Characteristics of Seismoelectric Wave Fields Associated with Natural Microcracks

Abstract

Properties of seismoelectric waves in relation to natural earthquakes have been investigated. The electromagnetic disturbances were analyzed to test the hypothesis that pulse-like electric variations are directly related to microcracks as source. Because variation is very difficult to detect, there have been few quantitative field investigations. We used selected events with clear S and P phases from the data catalog obtained before the Tohoku earthquake in 2011. The electric strength of the fast P wave (Pf), S wave (S), and electromagnetic wave (EM) associated with formation of cracks of tensile mode were estimated. The co-seismic electric signal accompanied by the S wave has the largest strength, well above the noise level, and the EM wave has the lowest strength. Analytical estimation of the ratio of the strengths of the Pf and EM phases to that of the S phase by use of Pride’s equations gave results partially in agreement with observation (the order was Apf > As > Aem).
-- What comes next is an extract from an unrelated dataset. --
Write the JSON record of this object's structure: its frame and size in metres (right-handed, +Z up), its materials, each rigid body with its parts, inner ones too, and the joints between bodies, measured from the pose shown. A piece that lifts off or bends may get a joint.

The strength of the observed electromagnetic mode is approximately two orders of magnitude larger than that estimated from the theory. We suggest this greater strength can be attributed to the converted modes at layer contracts or to the effect of the boundary between free atmosphere and crust. Overall agreement between observations and theoretical estimates suggests that electromagnetic anomalies, crustal deformation, and groundwater changes can be investigated on the basis of the unified equations for the coupled electromagnetics, acoustics, and hydrodynamics of porous media.